The natural sweetness and pungent aroma of ginger, as well as the woody warmth of cinnamon, replicates the taste and smell of the real thing to a tee. We recommend using this spice blend to season rice, or flavor savory meat dishes.
Cinnamon and Cloves
If you don’t have any ginger, then you can use an equal mixture of ground cinnamon and ground cloves to replace cardamom at a 1:1 ratio. Off the bat, ground cloves are already warm and aromatic like cardamom. They’re also slightly sweet, albeit a bit bitter. This spice is a good alternative on its own, but the addition of cinnamon will help capture the subtle fruitiness of the spice. This combo is best for meat and seafood dishes.
Cinnamon and Allspice
Allspice is yet another spice that you can mix with cinnamon to copy the taste of cardamom. Just mix even amounts of the two, and you can use the mixture at a 1:1 ratio to replace the said spice. We already know that cinnamon is warm and subtly sweet like cardamom, and allspice is around the same playing field. It’s also slightly sweet and fruity, but with a licorice-like quality that makes it unique. Considering that it also has a floral aftertaste, allspice definitely ties together this cardamom substitute.
Cumin and Allspice
No cinnamon? No problem. One part of cumin and ¼ part of allspice makes for a good cardamom substitute. Like the other spice blends mentioned, use the exact amount of this mixture in any recipe that calls for cardamom. This is a good option if you don’t have cinnamon in your pantry. The earthy, sweet, and fruity quality of allspice is perfectly matched by the warm and citrusy flavor of cumin. This combo works particularly well as a substitute for cardamom in garam masala, an Indian spice blend that is used in curry and a variety of other savory dishes.
Cumin and Coriander
Equal parts of cumin and coriander seeds are also good to mix for an easy cardamom replacement. Use the same amount of this blend as the amount of cardamom needed for a dish. Cumin brings an earthy and citrusy taste, while coriander delivers the warmth and kick of spice. This pairing lacks the sweetness though, so it’s best to reserve it for savory dishes instead of using it for desserts that call for cardamom. We suggest cooking up curries or hearty meat dishes with this blend.
Nutmeg and Cloves
Mix the same amount of ground nutmeg and cloves and you can use it as an alternative to cardamom at a 1:1 ratio. Nutmeg comes in with a sweet but nutty flavor, while ground cloves bring warmth and woody sweetness. Spice up your steamed rice dish using this substitute for cardamom pods. You may also use it to cook up savory vegetable or meat recipes that you love.
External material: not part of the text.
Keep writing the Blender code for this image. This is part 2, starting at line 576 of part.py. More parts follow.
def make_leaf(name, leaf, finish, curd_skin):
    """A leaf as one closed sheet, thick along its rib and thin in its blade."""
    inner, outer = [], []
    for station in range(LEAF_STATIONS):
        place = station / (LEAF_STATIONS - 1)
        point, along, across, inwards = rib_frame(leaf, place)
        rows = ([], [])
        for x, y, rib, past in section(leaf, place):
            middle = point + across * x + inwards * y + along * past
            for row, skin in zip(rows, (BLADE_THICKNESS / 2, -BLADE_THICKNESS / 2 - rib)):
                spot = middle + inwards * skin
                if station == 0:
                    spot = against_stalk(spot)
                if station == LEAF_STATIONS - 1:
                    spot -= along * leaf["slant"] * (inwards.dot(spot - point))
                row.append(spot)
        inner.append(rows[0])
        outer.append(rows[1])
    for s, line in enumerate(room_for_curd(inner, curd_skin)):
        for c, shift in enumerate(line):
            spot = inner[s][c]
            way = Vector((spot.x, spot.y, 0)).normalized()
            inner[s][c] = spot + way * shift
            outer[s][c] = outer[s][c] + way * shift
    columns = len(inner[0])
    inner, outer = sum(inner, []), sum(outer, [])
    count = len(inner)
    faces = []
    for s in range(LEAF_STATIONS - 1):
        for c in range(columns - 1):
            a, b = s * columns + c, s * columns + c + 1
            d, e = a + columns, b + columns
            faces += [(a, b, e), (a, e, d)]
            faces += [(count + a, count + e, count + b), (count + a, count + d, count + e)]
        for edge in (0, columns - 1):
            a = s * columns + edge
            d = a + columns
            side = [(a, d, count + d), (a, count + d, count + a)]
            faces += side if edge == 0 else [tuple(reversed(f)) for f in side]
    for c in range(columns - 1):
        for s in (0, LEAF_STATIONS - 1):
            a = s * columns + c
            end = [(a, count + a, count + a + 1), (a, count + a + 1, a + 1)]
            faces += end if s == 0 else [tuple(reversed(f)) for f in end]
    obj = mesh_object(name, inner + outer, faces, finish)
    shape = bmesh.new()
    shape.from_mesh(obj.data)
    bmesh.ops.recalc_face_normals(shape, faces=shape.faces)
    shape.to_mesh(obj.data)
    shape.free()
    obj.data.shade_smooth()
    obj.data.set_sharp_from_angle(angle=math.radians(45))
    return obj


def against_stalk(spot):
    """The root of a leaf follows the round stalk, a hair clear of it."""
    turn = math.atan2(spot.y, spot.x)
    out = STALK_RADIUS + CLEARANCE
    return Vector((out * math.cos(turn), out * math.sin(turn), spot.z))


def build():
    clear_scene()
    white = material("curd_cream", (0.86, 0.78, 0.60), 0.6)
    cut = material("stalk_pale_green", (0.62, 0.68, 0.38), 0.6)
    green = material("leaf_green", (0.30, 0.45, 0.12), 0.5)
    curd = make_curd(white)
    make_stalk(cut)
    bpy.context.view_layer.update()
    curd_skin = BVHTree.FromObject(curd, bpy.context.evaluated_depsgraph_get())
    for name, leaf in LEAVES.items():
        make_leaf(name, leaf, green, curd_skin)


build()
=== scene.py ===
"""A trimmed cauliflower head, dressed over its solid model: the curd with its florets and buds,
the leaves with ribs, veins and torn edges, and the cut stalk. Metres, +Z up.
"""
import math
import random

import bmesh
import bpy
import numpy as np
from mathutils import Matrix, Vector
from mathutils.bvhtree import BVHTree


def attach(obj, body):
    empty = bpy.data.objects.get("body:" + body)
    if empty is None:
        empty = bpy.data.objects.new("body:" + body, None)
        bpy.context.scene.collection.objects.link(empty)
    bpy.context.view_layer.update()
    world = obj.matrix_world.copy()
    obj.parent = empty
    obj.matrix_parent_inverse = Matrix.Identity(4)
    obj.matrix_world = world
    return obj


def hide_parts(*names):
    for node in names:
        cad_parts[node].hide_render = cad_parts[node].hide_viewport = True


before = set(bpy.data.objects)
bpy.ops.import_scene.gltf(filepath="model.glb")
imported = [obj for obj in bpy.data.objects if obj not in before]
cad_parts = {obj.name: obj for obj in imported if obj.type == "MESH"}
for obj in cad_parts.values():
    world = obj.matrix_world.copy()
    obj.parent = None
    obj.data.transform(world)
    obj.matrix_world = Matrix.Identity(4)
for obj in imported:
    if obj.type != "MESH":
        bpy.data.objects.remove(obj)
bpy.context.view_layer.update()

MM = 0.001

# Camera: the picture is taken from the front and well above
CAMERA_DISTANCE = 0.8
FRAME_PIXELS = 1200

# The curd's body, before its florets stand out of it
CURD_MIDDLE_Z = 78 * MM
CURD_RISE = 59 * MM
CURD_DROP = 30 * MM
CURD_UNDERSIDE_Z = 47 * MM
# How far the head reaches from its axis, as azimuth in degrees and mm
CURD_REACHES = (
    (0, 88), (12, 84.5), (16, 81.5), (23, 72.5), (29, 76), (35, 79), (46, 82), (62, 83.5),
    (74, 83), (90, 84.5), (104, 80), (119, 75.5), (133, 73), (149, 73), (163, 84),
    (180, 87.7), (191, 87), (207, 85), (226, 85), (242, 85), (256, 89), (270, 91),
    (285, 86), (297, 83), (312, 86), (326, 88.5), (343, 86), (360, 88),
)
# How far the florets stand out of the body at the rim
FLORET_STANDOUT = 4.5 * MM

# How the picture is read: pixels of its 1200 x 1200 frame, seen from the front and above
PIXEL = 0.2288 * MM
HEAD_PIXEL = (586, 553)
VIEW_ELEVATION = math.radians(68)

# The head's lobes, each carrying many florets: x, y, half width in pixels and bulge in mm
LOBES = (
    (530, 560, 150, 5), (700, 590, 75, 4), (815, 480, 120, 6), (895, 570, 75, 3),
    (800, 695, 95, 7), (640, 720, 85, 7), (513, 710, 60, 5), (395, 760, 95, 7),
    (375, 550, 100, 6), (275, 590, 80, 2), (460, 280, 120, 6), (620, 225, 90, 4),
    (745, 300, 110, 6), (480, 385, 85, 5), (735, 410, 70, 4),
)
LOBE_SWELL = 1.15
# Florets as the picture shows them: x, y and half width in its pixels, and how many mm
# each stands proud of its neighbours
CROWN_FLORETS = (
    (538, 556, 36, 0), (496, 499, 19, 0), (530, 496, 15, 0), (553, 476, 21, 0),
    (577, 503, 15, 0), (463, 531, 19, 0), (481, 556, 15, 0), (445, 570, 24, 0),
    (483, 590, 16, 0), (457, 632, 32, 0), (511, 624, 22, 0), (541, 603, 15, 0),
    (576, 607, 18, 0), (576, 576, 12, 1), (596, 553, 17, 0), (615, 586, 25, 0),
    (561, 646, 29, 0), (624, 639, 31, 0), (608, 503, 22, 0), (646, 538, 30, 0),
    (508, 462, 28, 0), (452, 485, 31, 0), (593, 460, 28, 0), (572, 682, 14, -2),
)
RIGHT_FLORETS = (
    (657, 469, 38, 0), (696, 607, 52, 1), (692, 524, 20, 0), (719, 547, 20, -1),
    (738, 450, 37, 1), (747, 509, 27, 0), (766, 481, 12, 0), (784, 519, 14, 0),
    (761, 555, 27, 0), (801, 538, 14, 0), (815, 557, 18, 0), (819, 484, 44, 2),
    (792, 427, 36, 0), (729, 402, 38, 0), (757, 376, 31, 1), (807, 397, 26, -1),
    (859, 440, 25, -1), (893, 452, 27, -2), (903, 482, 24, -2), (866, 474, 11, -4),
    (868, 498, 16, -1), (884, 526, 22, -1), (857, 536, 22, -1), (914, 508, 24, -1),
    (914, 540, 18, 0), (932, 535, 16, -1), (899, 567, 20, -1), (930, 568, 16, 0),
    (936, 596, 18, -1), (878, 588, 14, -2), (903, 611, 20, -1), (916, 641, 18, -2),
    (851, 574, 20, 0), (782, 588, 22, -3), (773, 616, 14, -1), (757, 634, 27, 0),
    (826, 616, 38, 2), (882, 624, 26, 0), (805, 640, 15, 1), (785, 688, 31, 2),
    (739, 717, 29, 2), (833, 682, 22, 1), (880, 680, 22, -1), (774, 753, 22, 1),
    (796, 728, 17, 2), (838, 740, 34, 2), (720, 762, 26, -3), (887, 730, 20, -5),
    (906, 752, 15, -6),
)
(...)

Ginger, Black Pepper, Cinnamon, and Allspice
Combine ground ginger, black pepper, cinnamon, and allspice to create one of the best cardamom replacement blends. This mixture captures the complexity of cardamom’s flavor and aroma differently than any one or two spices combined. That’s why we love using it from time to time whenever our pantry is out of cardamom! It’s the perfect cardamom pod substitute for chai tea and so much more.
Use a Single Spice
If options are limited, you can also use a single spice as a cardamom substitute. Here are some of the best ones to try:
Other Cardamom Varieties
- Black cardamom – Most of the time, recipes require green cardamom pods. If you don’t have some, the black variety is also good to use. Limit this substitution to savory dishes though, as black cardamom is smoky and more intense than the regular kind.
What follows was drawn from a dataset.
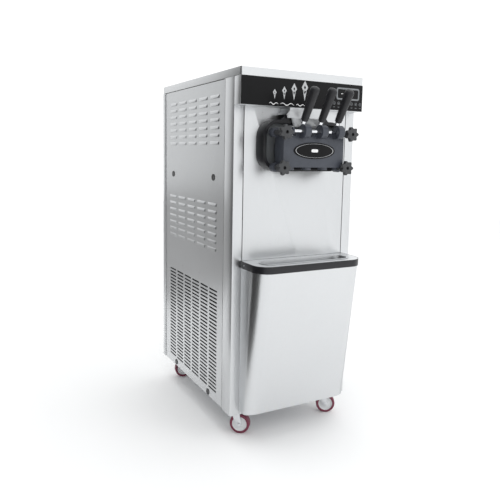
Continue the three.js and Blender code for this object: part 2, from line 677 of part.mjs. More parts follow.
function binShell() {
  const { half, bottom, top, frontTop, frontBottom, radius, wall } = BIN;
  const outside = loft([
    binRing(half, BIN_REAR, frontBottom, radius - 4, bottom),
    binRing(half, BIN_REAR, frontTop, radius, BIN_BREAK),
    binRing(half, BIN_REAR, frontTop, radius, top),
  ]);
  const inside = loft([
    binRing(half - wall, BIN_REAR - wall, frontBottom + wall, radius - 4 - wall, bottom + wall),
    binRing(half - wall, BIN_REAR - wall, frontTop + wall, radius - wall, BIN_BREAK),
    binRing(half - wall, BIN_REAR - wall, frontTop + wall, radius - wall, top + 1),
  ]);
  return outside.subtract(inside);
}

function binRim() {
  const { half, top, frontTop, radius } = BIN;
  const outside = loft([BIN_BREAK, BIN_RIM_TOP].map((z) =>
    binRing(half + 2, BIN_REAR, frontTop - 4, radius + 3, z)));
  const pocket = loft([BIN_BREAK - 1, top + GAP].map((z) =>
    binRing(half + GAP, BIN_REAR + 1, frontTop - GAP, radius, z)));
  const slot = extrudeZ(roundedRect(SLOT.width, SLOT.depth, SLOT.depth / 2, 0, SLOT.y), top - 5, BIN_RIM_TOP + 1, 5);
  return cut(outside, [pocket, slot]);
}

function dripTray() {
  const trough = (inset, z0, z1) => extrudeZ(roundedRect(
    SLOT.width - 2 * inset, SLOT.depth - 2 * inset, SLOT.depth / 2 - inset, 0, SLOT.y), z0, z1, 5);
  const lip = trough(-4, BIN_RIM_TOP + GAP, BIN_RIM_TOP + GAP + 1.5);
  return cut(trough(0.7, TRAY_FLOOR, BIN_RIM_TOP + 1).add(lip), [trough(2.7, TRAY_FLOOR + 2, BIN_RIM_TOP + 5)]);
}

place('bin_shell', binShell(), cabinetSteel);
place('bin_rim', binRim(), black);
place('drip_tray', dripTray(), steel);

// ---- casters ------------------------------------------------------------------------------
// Both caster pieces are made with the swivel on the Z axis and the wheel trailing towards +X.
function casterFork() {
  const crownTop = CABINET_BOTTOM - 4 - GAP;
  const crownBottom = WHEEL.r * 2 + 4;
  const inner = WHEEL.width / 2 + 1.5;
  const leg = polygon([
    [-16, crownTop - 3], [CASTER_TRAIL - 9, WHEEL.r - 4], [CASTER_TRAIL, WHEEL.r - 10],
    [CASTER_TRAIL + 9, WHEEL.r - 4], [18, crownTop - 3],
  ]);
  const legs = [extrudeY(leg, inner, inner + 3), extrudeY(leg, -inner - 3, -inner)];
  const axle = rod([CASTER_TRAIL, -inner - 5, WHEEL.r], [CASTER_TRAIL, inner + 5, WHEEL.r], 4, 12);
  const crown = rodZ(crownBottom + 8, crownTop, 0, 0, 22, 24);
  const body = join([...legs, axle, crown]);
  return cut(body, [rodZ(crownBottom - 10, crownTop + 1, 0, 0, SWIVEL_R + 0.4, 16)]);
}

function casterWheel() {
  const { r, width, bore } = WHEEL;
  return turned(
    [[bore, 0], [r - 4, 0], [r, 4], [r, width - 4], [r - 4, width], [bore, width], [bore, 0]],
    [CASTER_TRAIL, -width / 2, r], [0, 1, 0], 24);
}

Object.entries(CASTERS).forEach(([name, { x, y, turn }]) => {
  const seated = (body) => body.rotate([0, 0, turn]).translate([x, y, 0]);
  place(`caster_fork_${name}`, seated(casterFork()), zinc);
  place(`caster_wheel_${name}`, seated(casterWheel()), tyre);
});

// The frame's origin is under the middle of the whole machine, on the floor.
const bounds = new THREE.Box3().setFromObject(machine);
machine.position.y = -(bounds.min.y + bounds.max.y) / 2;

export default machine;
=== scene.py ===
"""Looks of the floor-standing soft serve machine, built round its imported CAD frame. Metres, front at -Y."""
import json
import math
from contextlib import contextmanager

import bmesh
import bpy
from mathutils import Euler, Matrix, Vector


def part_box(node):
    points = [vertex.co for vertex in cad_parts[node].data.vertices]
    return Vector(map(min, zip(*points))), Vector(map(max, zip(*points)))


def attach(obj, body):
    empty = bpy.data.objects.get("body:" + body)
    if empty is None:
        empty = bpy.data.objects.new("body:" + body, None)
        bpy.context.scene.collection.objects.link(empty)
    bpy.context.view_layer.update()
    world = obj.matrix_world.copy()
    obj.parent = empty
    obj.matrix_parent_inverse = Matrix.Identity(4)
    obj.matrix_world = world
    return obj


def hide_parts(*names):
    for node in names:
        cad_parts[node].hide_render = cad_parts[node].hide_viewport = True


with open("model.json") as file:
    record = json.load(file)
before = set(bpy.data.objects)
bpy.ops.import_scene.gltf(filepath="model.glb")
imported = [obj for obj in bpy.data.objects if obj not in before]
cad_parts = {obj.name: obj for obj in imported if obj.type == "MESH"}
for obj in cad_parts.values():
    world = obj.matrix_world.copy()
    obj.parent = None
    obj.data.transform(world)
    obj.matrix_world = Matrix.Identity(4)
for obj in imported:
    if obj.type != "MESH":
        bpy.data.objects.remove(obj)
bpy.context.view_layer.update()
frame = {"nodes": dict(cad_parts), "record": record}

MM = 0.001
PANEL_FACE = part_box("control_panel")[0].y  # the plane that all front pieces are measured from
UP = Vector((0, 0, 1))


def at(x, y, z):
    """A point in millimetres: y from the control panel's face towards the rear, z from the floor."""
    return Vector((x * MM, PANEL_FACE + y * MM, z * MM))


# ------------------------------------------------------------------ camera, light and floor
CAMERA_PLACE = (-1046.4, -1573.3, 990.2)
CAMERA_YAW = 28.31
CAMERA_DOWN = 7.42
CAMERA_ROLL = 1.07
LENS = 40.1
SHIFT_Y = -0.047


def add_camera():
    yaw, down, roll = (math.radians(a) for a in (CAMERA_YAW, CAMERA_DOWN, CAMERA_ROLL))
    ahead = Vector((math.sin(yaw) * math.cos(down), math.cos(yaw) * math.cos(down), -math.sin(down)))
    level = Vector((math.cos(yaw), -math.sin(yaw), 0))
    right = level * math.cos(roll) + level.cross(ahead) * math.sin(roll)
    matrix = Matrix((right, right.cross(ahead), -ahead)).transposed().to_4x4()
    matrix.translation = at(*CAMERA_PLACE)
    data = bpy.data.cameras.new("view")
    data.sensor_width = 36
    data.lens = LENS
    data.shift_y = SHIFT_Y
    camera = bpy.data.objects.new("view", data)
    bpy.context.scene.collection.objects.link(camera)
    camera.matrix_world = matrix
    bpy.context.scene.camera = camera


def add_area_light(name, place, aim, size, power):
    data = bpy.data.lights.new(name, "AREA")
    data.shape = "DISK"
    data.size = size
    data.energy = power
    lamp = bpy.data.objects.new(name, data)
    bpy.context.scene.collection.objects.link(lamp)
    lamp.location = place
    lamp.rotation_euler = (Vector(aim) - Vector(place)).to_track_quat("-Z", "Y").to_euler()
    lamp.visible_glossy = False


def add_flag(name, level, start, end, height):
    """An upright card that shows only in the gloss of the steel, as a studio flag beside the machine."""
    start, end = Vector(start), Vector(end)
    along = end - start
    middle = (start + end) / 2
    bpy.ops.mesh.primitive_plane_add(
        size=1, location=(middle.x, middle.y, height / 2), rotation=(math.pi / 2, 0, math.atan2(along.y, along.x)))
    card = bpy.context.object
    card.name = name
    card.scale = (along.length, height, 1)
    glow = bpy.data.materials.new(name)
    glow.use_nodes = True
    shader = glow.node_tree.nodes["Principled BSDF"]
    shader.inputs["Base Color"].default_value = (0, 0, 0, 1)
    shader.inputs["Roughness"].default_value = 1
    shader.inputs["Emission Color"].default_value = (level, level, level, 1)
    shader.inputs["Emission Strength"].default_value = 1
    card.data.materials.append(glow)
    card.visible_camera = card.visible_diffuse = card.visible_shadow = False
    card.visible_transmission = card.visible_volume_scatter = False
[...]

- White cardamom – For sweet desserts, swap green cardamom for the white variety. It’s just milder because it’s bleached, but the core flavors are basically the same.
Common Pantry Spices
- Cinnamon – Sweet and warm, cinnamon is the spice that’s closest to cardamom. To use it as a substitute, start with a small amount first and continue adding more until your desired taste is achieved.
- Coriander seeds – This spice is woody and slightly spicy, but you can also toast it first before grinding to bring out its sweetness. Use it as an alternative for cardamom in any savory dish, preferably those with meat and sauce. It’s milder in flavor, so it’s best to use half a teaspoon more of this than the amount of cardamom indicated in the recipe. Continue adding more until your desired flavor is achieved.
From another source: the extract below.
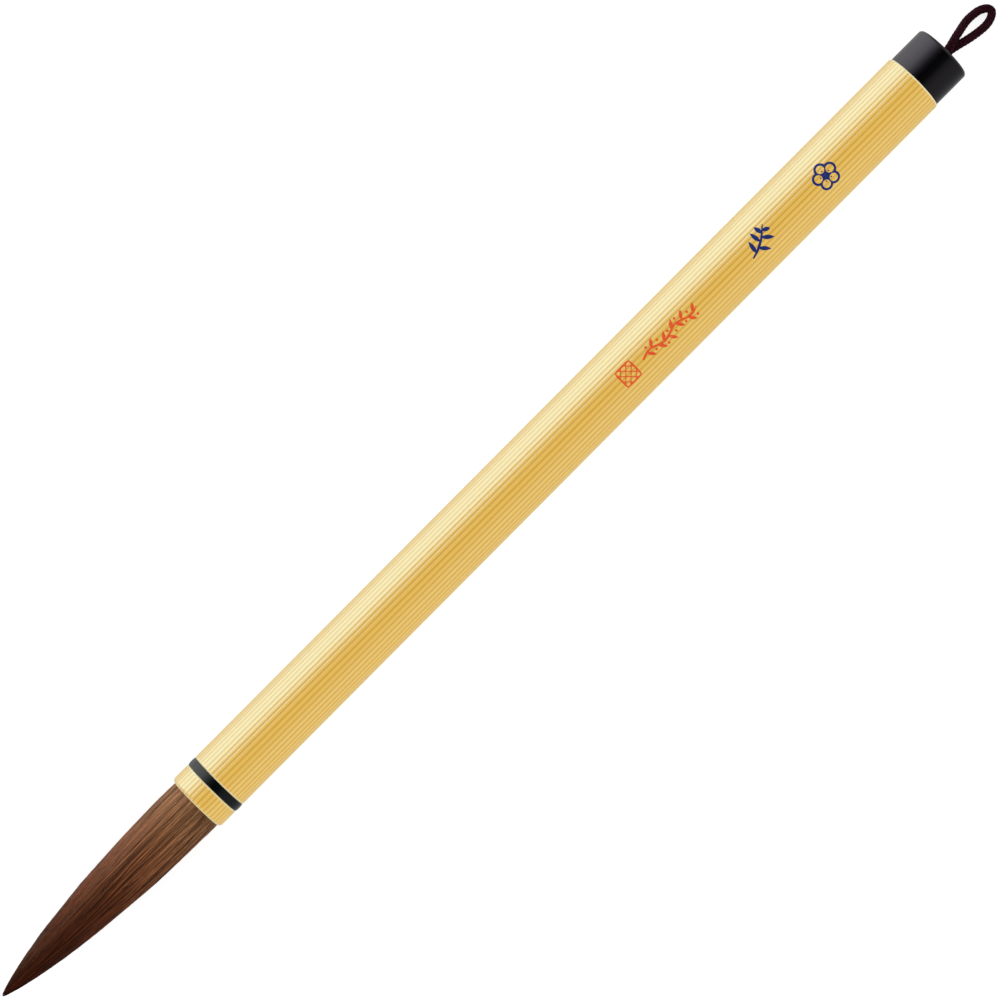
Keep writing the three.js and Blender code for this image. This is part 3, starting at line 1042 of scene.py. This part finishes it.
def braid(name, line, radius):
    """A round cord of yarns wound both ways, each over one and under the next, on a plain core."""
    core = line[::3]
    across = cross_directions(line)
    parts = [capped(rings_round(core, CORE_R * radius, *cross_directions(core), 16))]
    for way in (1, -1):
        parts += [yarn(line, across, radius, way, number) for number in range(YARNS)]
    points, faces, used = [], [], 0
    for part_points, part_faces in parts:
        points.append(part_points)
        faces += [tuple(i + used for i in face) for face in part_faces]
        used += len(part_points)
    return smooth(piece(name, np.concatenate(points), faces), 70)


def hanging_cord():
    """One cord from the knot out through the cap's hole, round the loop and back to the knot."""
    out, back = [[(x, CORD_Y / MM + y, z) for x, y, z in route] for route in (ROUTE_OUT, ROUTE_BACK)]
    line = smooth_route(np.array(out + ROUTE + back) * MM, ROUTE_STEP)
    obj = braid("cord", line, CORD_R)
    obj.data.materials.append(cord_yarn("cord_yarn"))
    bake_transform(obj)
    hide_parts("hanging_loop", "cord_tails")
    cord_knot()


def cord_knot():
    """The knot in the cap's bore: the same braid drawn into a tight trefoil."""
    centre = np.array((KNOT_LOW + KNOT_HIGH) / 2)
    size = (KNOT_HIGH.z - KNOT_LOW.z) / 2 - CORD_R
    t = np.linspace(0, math.tau, 160)
    big = 0.62 * size
    small = 0.38 * size
    ring = big + small * np.cos(3 * t)
    trefoil = np.stack([small * 2.2 * np.sin(3 * t), ring * np.cos(2 * t), ring * np.sin(2 * t)], axis=1)
    obj = braid("knot", trefoil + centre, 0.46 * CORD_R)
    obj.data.materials.append(cord_yarn("knot_yarn"))
    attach(obj, "handle")
    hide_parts("cord_knot")
    return obj


# ---------------------------------------------------------------- everything


def finish_cad_node(name, mat):
    """Keeps a CAD node's own shape, with a material."""
    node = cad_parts[name]
    node.data.materials.clear()
    node.data.materials.append(mat)
    smooth(node, 35)


camera()
table_top()
room()
soft_lamp("main_lamp", (0.1, 0.9, 1.7), 1.4, 4)
soft_lamp("fill_lamp", (0, -1.6, 0.7), 1.2, 4)
hanging_cord()
honey_plastic = handle_plastic()
handle_tube(honey_plastic)
ferrule_collar(honey_plastic)
ring_band()
end_cap()
ornaments()
tuft()
finish_cad_node("root_thread", binding_thread())
finish_cad_node("root_seal", rosin())

bpy.context.scene.view_settings.view_transform = "Standard"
- Apple pie spice – This spice blend is warm, fruity, and spicy, so it ticks all of the right boxes for a cardamom alternative. After all, it is basically a combination of cinnamon, ginger, allspice, and cardamom. Use apple pie spice at a 1:1 ratio for desserts, or add a dash more of ginger or allspice to use it for savory dishes.
- Allspice – For dishes that need the fruity element of cardamom, allspice is a good backup plan. It’s spicy and citrusy as well. Use as much of it as the amount of cardamom needed in the recipe.
- Cloves – As this is quite stronger than cardamom, it’s best to start with a small number of cloves for your dish, and adjust as you go.
- Ground ginger – While it’s best to mix ground ginger with cinnamon to replace cardamom, you can also use it as a standalone spice. As it can deliver a much spicier kick than cardamom, start with a small amount and build it up from there.
- Nutmeg – This is also best when mixed with other spices, but you’re free to use it as an alternative on its own. Begin with less than the amount of cardamom needed in the dish, and balance it out as you go.